# Cherry and Green shrimp



## Jsu (Dec 4, 2009)

can i keep them in the same tank? and will they breed with each other?


----------



## igor.kanshyn (Jan 14, 2010)

*yes*

Yes, they will not interbreed. 
Cherries are quite hardy, so keep water parameters that are good for green shrimps and they both will be fine.


----------



## Jsu (Dec 4, 2009)

Also what kind of food do you guys feed you shrimps?


----------



## WiyRay (Jan 11, 2009)

- Algae due to prolonged periods of lighting. 
- Hikari shrimp cuisine.
- Regular ol' spiraluna discs
- Algae pellets w calcium that I got from John (Sugarglidder).
- The very occasional blanched cucumber/zucchini.


----------



## igor.kanshyn (Jan 14, 2010)

Jsu said:


> Also what kind of food do you guys feed you shrimps?

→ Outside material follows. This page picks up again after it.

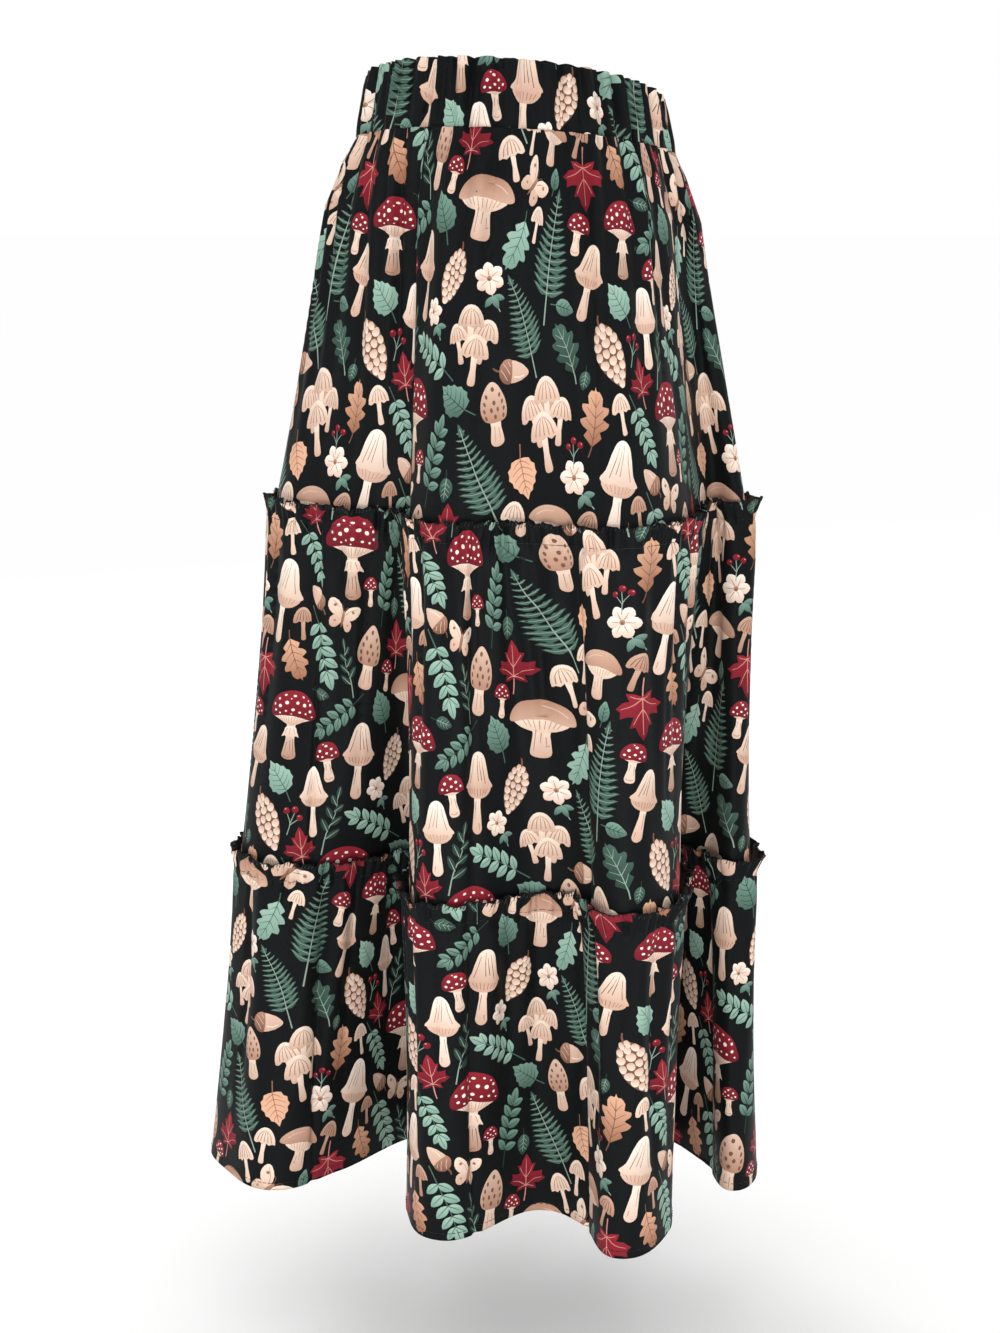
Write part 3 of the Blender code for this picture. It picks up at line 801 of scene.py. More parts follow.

I don't feed my shrimps during last 2-3 weeks  They pick up some food lost by platies fry and eat biofilm and algae on rocks and plants.


----------



## igor.kanshyn (Jan 14, 2010)

*types of green shrimps*

BTW, based on this article there are two types of green shrimps.
Do you know which of them you are going to keep?


----------



## Jsu (Dec 4, 2009)

igor.kanshyn said:


> BTW, based on this article there are two types of green shrimps.
> Do you know which of them you are going to keep?


I have no idea. But they dont look like the dark green shrimp. I got them (2) from a LFS in a tank mixed with cherrys. After i out them in the tank, last week, them seen to disapeared into the bushes.

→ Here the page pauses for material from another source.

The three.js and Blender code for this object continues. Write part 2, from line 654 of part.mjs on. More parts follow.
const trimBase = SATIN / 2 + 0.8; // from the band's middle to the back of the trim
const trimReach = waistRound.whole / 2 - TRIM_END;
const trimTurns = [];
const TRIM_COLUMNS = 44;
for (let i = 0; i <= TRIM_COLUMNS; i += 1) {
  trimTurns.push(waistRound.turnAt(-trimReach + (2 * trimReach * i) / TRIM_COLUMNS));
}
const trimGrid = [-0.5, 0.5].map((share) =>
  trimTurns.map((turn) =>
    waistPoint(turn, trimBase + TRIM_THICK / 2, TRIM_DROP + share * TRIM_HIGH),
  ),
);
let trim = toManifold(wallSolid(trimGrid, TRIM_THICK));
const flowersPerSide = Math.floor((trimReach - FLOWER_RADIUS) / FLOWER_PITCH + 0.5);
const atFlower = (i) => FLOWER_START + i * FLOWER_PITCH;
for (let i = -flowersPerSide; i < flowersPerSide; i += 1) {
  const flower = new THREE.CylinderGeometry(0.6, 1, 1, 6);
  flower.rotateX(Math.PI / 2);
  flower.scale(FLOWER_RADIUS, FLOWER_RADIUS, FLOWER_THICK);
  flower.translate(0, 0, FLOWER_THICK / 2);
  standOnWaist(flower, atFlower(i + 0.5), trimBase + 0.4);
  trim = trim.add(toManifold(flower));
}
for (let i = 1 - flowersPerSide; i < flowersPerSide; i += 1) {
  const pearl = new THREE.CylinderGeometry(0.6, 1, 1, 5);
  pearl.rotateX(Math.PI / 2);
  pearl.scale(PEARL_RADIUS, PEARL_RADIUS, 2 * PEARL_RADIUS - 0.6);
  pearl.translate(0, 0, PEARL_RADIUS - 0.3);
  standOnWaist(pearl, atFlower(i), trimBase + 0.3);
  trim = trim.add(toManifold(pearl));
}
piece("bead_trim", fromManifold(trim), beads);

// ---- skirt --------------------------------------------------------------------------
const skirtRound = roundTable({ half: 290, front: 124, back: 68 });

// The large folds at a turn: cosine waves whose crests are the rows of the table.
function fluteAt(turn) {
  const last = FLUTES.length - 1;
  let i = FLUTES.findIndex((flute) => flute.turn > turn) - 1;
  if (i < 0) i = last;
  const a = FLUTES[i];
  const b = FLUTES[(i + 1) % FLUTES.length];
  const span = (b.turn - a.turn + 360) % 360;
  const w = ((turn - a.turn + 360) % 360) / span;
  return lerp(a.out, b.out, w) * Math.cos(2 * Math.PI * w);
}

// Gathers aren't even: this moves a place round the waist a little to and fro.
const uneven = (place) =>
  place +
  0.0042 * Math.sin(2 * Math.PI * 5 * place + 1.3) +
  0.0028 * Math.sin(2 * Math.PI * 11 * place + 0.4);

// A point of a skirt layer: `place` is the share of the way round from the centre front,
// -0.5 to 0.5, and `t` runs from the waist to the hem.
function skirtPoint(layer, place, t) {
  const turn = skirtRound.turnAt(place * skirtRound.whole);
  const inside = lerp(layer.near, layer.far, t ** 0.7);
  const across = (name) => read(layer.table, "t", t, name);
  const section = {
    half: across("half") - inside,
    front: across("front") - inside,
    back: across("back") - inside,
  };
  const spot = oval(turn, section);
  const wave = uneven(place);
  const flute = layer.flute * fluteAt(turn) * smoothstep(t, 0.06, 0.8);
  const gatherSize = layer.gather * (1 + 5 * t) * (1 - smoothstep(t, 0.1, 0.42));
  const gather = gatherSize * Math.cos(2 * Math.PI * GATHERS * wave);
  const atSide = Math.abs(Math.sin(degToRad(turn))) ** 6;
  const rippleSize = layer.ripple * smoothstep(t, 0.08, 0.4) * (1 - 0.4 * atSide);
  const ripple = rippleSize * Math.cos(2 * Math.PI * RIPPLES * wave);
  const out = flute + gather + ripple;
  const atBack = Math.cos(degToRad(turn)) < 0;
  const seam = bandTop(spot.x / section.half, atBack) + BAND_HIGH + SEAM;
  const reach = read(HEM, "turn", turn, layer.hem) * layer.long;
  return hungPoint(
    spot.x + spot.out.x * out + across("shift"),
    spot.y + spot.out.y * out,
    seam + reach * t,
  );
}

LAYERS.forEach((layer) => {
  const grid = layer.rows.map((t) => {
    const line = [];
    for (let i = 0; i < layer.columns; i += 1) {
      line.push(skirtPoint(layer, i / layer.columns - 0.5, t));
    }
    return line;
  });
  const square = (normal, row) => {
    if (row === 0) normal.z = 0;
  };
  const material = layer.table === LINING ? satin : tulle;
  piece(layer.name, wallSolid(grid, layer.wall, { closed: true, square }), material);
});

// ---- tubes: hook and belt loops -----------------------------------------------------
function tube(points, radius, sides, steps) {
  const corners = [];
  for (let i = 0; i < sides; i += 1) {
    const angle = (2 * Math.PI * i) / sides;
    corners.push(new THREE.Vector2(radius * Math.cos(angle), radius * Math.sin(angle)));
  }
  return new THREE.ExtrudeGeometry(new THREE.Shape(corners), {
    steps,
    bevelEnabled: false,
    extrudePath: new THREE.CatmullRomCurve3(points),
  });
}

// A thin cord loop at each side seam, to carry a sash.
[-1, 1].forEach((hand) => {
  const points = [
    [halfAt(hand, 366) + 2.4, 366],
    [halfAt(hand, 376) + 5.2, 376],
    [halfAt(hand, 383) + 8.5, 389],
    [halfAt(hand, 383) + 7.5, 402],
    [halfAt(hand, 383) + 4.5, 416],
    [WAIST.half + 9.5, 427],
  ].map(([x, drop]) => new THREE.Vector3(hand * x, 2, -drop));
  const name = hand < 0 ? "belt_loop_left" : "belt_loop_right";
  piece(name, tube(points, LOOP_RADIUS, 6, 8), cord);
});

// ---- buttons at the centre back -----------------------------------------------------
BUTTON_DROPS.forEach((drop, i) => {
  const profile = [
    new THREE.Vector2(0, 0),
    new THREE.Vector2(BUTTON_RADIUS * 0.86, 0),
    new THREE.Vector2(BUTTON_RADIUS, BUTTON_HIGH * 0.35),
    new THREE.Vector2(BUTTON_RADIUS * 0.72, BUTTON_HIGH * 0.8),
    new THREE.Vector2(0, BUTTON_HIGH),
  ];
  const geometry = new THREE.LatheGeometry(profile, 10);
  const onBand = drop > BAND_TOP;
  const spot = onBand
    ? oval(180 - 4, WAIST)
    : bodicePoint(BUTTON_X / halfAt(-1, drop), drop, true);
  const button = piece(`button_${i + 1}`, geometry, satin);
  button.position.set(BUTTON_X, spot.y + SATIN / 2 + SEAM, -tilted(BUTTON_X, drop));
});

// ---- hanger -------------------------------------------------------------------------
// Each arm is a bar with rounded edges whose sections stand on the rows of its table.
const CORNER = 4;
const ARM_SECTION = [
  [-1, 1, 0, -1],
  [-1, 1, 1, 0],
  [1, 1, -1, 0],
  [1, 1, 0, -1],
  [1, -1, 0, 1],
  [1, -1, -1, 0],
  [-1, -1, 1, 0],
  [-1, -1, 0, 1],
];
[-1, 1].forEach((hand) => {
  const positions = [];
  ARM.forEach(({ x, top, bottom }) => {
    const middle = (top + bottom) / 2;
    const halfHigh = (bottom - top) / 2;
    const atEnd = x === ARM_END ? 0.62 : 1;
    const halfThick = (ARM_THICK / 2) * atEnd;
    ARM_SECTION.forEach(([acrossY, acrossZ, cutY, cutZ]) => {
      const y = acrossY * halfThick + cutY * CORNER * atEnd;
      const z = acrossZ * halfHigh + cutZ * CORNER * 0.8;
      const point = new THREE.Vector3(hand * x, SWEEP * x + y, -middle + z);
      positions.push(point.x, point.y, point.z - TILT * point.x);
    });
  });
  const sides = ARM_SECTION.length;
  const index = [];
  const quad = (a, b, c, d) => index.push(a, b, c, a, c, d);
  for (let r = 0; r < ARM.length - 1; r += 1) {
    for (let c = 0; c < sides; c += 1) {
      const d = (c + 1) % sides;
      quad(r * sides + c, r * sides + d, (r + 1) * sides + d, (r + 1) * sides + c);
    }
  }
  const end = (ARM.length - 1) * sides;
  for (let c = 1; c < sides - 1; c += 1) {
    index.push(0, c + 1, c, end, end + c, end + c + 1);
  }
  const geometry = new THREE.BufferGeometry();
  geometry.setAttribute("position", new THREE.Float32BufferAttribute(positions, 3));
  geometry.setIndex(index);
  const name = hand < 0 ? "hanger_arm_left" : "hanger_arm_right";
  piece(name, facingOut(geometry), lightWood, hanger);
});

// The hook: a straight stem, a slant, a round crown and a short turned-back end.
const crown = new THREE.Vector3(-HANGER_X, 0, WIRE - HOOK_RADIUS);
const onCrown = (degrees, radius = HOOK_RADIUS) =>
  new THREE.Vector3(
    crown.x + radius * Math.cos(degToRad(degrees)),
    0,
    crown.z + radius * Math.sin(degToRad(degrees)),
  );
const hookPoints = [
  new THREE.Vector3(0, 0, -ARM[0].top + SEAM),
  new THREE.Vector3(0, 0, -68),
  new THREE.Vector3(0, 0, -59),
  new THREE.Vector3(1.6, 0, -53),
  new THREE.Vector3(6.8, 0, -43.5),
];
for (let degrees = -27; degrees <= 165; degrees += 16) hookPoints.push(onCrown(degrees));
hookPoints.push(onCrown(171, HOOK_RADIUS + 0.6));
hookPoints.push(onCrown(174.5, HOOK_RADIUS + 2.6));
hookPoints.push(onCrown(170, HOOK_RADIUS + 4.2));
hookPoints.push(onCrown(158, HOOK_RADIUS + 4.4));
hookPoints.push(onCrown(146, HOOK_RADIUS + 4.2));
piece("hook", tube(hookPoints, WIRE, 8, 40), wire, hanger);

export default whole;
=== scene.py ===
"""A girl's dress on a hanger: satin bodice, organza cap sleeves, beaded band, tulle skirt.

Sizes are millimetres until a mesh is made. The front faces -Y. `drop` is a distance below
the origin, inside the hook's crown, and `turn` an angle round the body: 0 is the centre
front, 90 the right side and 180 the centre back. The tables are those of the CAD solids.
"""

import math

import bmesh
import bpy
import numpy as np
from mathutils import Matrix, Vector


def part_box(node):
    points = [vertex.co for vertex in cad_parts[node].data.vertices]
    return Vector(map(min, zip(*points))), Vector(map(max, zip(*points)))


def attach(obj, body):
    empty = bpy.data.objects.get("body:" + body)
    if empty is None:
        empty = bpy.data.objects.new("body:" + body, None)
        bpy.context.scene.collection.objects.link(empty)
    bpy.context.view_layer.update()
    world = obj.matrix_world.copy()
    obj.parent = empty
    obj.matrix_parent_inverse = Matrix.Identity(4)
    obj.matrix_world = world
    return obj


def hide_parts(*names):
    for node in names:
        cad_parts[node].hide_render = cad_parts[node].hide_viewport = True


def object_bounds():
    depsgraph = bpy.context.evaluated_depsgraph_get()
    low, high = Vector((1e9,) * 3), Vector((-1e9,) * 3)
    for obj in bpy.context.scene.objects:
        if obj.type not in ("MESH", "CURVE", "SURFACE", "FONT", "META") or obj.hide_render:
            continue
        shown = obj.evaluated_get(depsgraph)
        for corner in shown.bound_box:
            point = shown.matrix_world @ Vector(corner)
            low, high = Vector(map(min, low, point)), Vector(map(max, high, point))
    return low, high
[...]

Thank you all your for the tips. My tank is only 3 weeks old and theres lots of dead leaves and algea on rocks. I shouldnt feed them until they get the job done (eating all the algea and dead stuff).


----------



## igor.kanshyn (Jan 14, 2010)

The only way to find this out is check their eggs 

Check ammonia, nitrate and nitrite just in case. 3 weeks old tank is not a manure tank. 

I would not rely on shrimps with editing rotten leaves, unless there hundreds of them  If there are some ammonia or nitrate, remove from the tank everything that can rot.


----------



## Jsu (Dec 4, 2009)

ammonia is slightly high but everything is fine. I got about 50 of them in there and they have been in there for about a week and no casualty. I also had 10 chilli rasboras and 3 oto cats in the tank.


----------



## igor.kanshyn (Jan 14, 2010)

It's quite a lot of fishes/creatures there. How big is your tank?

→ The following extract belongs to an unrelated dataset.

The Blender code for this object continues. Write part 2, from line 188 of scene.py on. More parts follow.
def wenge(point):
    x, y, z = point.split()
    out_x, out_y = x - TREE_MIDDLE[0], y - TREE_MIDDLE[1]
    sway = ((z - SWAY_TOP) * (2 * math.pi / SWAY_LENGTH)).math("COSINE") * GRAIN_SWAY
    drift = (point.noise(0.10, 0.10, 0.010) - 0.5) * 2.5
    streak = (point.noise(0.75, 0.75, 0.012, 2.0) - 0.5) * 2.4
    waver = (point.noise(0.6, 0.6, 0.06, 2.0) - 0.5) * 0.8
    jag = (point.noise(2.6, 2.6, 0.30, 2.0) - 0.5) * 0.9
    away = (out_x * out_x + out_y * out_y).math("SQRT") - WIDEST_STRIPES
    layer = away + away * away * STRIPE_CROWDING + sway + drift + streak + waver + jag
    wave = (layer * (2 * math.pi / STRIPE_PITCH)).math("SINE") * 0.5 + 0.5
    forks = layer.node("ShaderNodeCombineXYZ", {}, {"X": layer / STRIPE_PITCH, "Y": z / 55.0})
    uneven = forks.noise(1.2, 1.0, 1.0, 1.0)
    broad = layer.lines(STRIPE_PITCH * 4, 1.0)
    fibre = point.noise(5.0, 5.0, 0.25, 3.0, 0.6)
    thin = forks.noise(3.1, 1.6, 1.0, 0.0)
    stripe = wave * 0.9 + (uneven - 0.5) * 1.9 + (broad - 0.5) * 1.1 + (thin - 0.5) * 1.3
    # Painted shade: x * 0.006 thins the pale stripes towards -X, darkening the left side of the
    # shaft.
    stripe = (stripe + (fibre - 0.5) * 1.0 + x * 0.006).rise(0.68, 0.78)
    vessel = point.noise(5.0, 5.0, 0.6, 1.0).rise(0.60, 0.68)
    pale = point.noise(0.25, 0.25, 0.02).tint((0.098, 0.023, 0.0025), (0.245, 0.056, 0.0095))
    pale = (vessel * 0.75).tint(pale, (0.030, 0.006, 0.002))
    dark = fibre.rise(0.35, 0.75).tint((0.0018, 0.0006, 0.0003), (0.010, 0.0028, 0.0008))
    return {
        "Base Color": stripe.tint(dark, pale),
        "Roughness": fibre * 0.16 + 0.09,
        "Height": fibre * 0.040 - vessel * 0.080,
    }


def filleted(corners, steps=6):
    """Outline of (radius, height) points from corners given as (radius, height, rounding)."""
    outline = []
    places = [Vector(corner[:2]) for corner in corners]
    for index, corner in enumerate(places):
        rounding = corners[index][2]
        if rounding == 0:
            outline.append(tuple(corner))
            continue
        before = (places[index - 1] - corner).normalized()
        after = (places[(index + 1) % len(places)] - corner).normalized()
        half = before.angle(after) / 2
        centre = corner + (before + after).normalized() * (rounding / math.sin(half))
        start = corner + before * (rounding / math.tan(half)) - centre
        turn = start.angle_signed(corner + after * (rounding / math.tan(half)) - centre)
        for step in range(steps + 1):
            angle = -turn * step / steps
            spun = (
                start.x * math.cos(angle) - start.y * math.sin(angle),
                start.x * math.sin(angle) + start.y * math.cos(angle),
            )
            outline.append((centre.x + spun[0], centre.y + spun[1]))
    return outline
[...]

It's better to remove everything that can pollute aquarium and clear the gravel. All rotten stuff turns into ammonia. You don't need more ammonia 
Small (10-15%) water change will help as well.

Chilli rasboras are cute small fishes. I just got a bunch yesterday


----------



## Jsu (Dec 4, 2009)

igor.kanshyn said:


> It's quite a lot of fishes/creatures there. How big is your tank?
> 
> It's better to remove everything that can pollute aquarium and clear the gravel. All rotten stuff turns into ammonia. You don't need more ammonia
> Small (10-15%) water change will help as well.
> ...


Its a 10 gal... its a heavily planted tanks with lots of hiding spots for the shrimps and chilli. i do 20% WC everyother day to eliminate the ammonia since its hard to remove the dead grass without pulling everything out.

My chillies are pigs they eat so much and are so quick only during feeding time.


----------



## igor.kanshyn (Jan 14, 2010)

It looks good for now.
You might find your green shrimps during some maintenance


----------



## Jsu (Dec 4, 2009)

I got 4 Yamato shrimps from Franks Aquarium yesterday. Can anyone give me more info on them. They are the same size as amono with red dots on the body.


----------



## igor.kanshyn (Jan 14, 2010)

Jsu said:


> I got 4 Yamato shrimps from Franks Aquarium yesterday. Can anyone give me more info on them. They are the same size as amono with red dots on the body.


It's just *amano shrimps* 
Also I was interested in that red dots on their bodies and got three shrimps of them. In my home aquarium I notices that those red dots are reddish a little and not very different from dots on my others amano shrimps.
I think that his shrimps just a different breed. And Frank's light made color of the dots more red 

My amano shrimps are very hardy and active. The only problem that they jump and crow our of the tank sometimes. Be prepare to this.


----------